_PROBLEM REQUIREMENTS_
Your task is to quote, unchanged, only the lines from the one with "for front, word, turn" through the one with "low, high = Vector((1e9,)", both ends included.

_GIVEN INFORMATION_
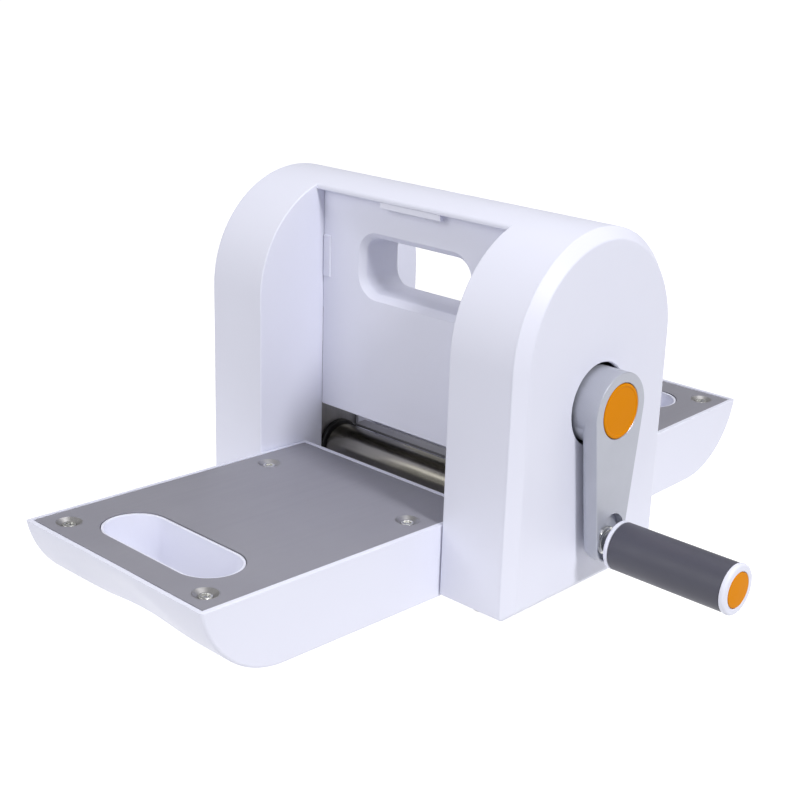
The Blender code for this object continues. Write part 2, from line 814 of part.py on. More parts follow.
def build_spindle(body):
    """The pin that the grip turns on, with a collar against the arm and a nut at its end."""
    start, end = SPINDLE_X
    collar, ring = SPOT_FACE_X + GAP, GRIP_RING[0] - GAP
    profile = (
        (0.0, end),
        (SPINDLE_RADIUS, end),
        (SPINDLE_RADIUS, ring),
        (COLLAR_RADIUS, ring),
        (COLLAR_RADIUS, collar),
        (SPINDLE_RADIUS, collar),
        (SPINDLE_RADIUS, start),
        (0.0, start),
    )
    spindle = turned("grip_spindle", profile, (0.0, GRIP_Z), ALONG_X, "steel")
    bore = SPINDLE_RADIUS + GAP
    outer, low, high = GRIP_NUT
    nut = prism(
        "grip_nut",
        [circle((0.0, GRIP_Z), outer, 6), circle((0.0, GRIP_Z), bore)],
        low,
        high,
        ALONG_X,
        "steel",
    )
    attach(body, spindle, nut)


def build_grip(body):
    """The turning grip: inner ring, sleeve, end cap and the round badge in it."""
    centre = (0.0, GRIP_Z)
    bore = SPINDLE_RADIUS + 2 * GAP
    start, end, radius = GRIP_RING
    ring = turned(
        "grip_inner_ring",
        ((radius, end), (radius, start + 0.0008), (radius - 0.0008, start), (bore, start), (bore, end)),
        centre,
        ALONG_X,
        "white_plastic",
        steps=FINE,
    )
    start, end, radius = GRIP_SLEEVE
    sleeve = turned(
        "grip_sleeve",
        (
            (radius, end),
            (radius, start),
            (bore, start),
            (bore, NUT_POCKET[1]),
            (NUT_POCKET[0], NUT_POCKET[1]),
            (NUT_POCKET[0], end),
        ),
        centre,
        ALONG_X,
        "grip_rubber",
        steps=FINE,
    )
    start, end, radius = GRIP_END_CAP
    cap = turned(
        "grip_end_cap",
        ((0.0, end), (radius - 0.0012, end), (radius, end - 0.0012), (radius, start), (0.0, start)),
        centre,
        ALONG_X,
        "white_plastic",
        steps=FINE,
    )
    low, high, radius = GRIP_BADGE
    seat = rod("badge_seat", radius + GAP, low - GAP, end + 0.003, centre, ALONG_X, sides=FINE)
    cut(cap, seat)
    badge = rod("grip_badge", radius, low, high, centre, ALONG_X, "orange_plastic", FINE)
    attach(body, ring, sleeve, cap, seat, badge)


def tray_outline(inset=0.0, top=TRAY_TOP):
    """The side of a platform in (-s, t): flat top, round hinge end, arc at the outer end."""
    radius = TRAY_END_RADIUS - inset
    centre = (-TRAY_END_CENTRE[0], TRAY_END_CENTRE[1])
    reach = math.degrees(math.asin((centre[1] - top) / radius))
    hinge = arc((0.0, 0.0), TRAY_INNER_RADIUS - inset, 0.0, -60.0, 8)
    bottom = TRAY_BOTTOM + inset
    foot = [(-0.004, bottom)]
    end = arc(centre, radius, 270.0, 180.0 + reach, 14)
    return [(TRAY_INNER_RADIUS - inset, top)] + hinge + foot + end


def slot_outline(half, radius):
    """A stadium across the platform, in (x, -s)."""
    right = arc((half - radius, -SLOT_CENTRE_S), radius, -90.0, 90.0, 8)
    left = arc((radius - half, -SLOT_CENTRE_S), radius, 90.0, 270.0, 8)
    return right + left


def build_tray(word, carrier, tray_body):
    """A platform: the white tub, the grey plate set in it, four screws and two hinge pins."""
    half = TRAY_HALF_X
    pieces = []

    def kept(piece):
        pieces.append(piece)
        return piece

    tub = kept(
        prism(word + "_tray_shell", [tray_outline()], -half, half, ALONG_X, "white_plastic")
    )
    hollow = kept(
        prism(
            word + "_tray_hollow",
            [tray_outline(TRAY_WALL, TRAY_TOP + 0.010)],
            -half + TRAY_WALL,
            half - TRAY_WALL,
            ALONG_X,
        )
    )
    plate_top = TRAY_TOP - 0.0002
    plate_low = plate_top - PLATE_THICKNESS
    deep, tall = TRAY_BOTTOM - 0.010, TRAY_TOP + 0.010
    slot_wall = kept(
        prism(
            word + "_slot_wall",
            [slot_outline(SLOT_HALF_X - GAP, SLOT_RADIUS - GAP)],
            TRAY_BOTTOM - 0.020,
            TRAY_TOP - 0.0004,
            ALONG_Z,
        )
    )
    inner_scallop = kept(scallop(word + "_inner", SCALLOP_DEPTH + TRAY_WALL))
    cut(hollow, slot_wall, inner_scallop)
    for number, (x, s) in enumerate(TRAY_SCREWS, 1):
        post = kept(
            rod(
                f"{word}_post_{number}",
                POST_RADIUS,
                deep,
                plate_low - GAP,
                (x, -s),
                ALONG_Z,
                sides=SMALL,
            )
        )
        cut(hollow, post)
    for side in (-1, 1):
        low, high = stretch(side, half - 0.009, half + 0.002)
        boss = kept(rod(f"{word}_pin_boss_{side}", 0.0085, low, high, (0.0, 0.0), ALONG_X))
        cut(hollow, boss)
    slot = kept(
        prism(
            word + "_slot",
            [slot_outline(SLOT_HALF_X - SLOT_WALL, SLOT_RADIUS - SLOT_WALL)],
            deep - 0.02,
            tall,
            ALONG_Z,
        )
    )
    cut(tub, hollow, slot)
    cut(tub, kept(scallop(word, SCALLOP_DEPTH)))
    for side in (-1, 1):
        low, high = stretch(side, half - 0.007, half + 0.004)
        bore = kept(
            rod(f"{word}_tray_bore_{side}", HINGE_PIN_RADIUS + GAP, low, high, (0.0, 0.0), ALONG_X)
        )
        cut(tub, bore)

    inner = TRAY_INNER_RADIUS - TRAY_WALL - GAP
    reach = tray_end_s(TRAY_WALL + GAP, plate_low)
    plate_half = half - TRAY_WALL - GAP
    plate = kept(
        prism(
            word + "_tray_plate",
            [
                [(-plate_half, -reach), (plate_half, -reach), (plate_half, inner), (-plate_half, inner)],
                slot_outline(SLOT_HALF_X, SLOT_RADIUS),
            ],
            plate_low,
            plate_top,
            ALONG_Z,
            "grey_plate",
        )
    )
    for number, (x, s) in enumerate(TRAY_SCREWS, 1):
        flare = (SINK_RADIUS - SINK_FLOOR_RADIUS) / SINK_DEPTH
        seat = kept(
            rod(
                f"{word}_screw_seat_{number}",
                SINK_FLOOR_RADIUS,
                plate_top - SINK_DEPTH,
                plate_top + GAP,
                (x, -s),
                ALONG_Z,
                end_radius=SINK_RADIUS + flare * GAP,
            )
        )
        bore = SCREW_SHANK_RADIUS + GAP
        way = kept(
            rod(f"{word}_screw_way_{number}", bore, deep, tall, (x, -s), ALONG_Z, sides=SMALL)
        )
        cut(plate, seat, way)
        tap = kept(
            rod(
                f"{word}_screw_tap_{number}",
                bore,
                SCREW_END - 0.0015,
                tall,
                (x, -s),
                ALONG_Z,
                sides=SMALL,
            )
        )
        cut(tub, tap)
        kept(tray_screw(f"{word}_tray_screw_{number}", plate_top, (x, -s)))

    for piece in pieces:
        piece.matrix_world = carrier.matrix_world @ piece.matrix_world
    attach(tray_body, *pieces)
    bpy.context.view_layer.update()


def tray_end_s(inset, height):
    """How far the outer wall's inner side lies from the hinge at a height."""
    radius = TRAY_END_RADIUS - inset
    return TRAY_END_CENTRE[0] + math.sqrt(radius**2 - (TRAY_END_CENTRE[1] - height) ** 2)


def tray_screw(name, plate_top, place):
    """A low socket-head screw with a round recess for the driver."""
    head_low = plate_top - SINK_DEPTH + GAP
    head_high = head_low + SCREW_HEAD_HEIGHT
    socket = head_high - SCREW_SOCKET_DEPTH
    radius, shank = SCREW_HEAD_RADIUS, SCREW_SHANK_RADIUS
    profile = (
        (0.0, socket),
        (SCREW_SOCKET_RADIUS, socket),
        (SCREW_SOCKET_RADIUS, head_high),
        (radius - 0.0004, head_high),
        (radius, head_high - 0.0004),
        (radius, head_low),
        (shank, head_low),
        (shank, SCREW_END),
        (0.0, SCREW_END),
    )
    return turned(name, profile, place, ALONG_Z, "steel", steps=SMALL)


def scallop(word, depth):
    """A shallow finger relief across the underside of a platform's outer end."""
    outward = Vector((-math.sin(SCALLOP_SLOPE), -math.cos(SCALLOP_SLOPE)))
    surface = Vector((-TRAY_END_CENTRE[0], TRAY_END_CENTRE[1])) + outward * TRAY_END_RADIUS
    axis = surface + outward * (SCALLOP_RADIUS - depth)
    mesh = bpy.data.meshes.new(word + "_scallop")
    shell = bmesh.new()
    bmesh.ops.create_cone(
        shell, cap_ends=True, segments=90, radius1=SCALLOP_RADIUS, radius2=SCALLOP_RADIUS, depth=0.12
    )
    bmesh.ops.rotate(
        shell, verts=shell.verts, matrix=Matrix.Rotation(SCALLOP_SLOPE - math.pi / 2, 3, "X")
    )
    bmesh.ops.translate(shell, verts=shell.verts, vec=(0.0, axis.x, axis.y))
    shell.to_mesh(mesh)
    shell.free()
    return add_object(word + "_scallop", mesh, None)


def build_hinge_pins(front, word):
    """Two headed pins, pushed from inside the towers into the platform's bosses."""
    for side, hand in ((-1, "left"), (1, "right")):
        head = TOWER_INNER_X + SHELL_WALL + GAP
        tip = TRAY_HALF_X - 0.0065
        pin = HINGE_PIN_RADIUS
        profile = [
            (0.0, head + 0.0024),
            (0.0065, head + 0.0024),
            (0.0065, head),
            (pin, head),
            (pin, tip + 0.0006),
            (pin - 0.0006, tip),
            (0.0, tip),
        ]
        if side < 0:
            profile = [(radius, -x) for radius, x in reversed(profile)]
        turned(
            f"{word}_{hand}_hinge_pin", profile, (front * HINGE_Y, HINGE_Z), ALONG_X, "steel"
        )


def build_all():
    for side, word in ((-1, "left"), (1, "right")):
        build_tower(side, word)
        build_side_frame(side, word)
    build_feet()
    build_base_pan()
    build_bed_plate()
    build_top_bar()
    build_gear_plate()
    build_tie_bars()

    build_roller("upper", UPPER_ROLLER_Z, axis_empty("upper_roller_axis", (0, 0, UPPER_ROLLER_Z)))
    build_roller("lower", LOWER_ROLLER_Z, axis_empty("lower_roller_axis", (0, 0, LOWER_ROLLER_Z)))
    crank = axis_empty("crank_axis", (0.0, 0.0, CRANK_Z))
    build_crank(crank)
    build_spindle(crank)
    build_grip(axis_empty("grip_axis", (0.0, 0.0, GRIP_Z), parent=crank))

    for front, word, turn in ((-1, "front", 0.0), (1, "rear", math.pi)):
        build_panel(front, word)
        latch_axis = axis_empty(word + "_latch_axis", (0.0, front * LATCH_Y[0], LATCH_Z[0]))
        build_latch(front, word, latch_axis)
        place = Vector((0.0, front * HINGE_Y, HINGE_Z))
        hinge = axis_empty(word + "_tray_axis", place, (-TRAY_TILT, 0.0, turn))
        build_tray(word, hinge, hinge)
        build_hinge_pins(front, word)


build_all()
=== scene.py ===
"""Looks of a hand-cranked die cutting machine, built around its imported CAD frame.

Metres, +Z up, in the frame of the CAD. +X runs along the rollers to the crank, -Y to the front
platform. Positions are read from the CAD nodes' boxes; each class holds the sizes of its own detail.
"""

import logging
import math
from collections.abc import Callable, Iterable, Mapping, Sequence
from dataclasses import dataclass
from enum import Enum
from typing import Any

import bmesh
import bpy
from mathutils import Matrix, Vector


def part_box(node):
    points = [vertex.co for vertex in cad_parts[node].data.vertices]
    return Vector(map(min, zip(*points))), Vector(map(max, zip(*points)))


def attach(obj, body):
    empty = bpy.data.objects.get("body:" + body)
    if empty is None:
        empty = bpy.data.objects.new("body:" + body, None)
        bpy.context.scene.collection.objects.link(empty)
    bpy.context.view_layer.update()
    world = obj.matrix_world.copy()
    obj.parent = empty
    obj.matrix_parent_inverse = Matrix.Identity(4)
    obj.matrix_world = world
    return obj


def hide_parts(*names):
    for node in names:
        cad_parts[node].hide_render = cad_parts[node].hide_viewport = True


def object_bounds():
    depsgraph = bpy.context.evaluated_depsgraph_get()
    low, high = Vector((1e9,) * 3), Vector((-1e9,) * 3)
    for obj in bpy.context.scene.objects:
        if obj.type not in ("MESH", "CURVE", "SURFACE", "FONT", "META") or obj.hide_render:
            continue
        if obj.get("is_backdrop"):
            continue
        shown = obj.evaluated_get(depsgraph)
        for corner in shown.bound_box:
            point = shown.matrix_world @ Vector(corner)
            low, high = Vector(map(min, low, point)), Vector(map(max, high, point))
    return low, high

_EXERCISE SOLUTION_
    for front, word, turn in ((-1, "front", 0.0), (1, "rear", math.pi)):
        build_panel(front, word)
        latch_axis = axis_empty(word + "_latch_axis", (0.0, front * LATCH_Y[0], LATCH_Z[0]))
        build_latch(front, word, latch_axis)
        place = Vector((0.0, front * HINGE_Y, HINGE_Z))
        hinge = axis_empty(word + "_tray_axis", place, (-TRAY_TILT, 0.0, turn))
        build_tray(word, hinge, hinge)
        build_hinge_pins(front, word)


build_all()
=== scene.py ===
"""Looks of a hand-cranked die cutting machine, built around its imported CAD frame.

Metres, +Z up, in the frame of the CAD. +X runs along the rollers to the crank, -Y to the front
platform. Positions are read from the CAD nodes' boxes; each class holds the sizes of its own detail.
"""

import logging
import math
from collections.abc import Callable, Iterable, Mapping, Sequence
from dataclasses import dataclass
from enum import Enum
from typing import Any

import bmesh
import bpy
from mathutils import Matrix, Vector


def part_box(node):
    points = [vertex.co for vertex in cad_parts[node].data.vertices]
    return Vector(map(min, zip(*points))), Vector(map(max, zip(*points)))


def attach(obj, body):
    empty = bpy.data.objects.get("body:" + body)
    if empty is None:
        empty = bpy.data.objects.new("body:" + body, None)
        bpy.context.scene.collection.objects.link(empty)
    bpy.context.view_layer.update()
    world = obj.matrix_world.copy()
    obj.parent = empty
    obj.matrix_parent_inverse = Matrix.Identity(4)
    obj.matrix_world = world
    return obj


def hide_parts(*names):
    for node in names:
        cad_parts[node].hide_render = cad_parts[node].hide_viewport = True


def object_bounds():
    depsgraph = bpy.context.evaluated_depsgraph_get()
    low, high = Vector((1e9,) * 3), Vector((-1e9,) * 3)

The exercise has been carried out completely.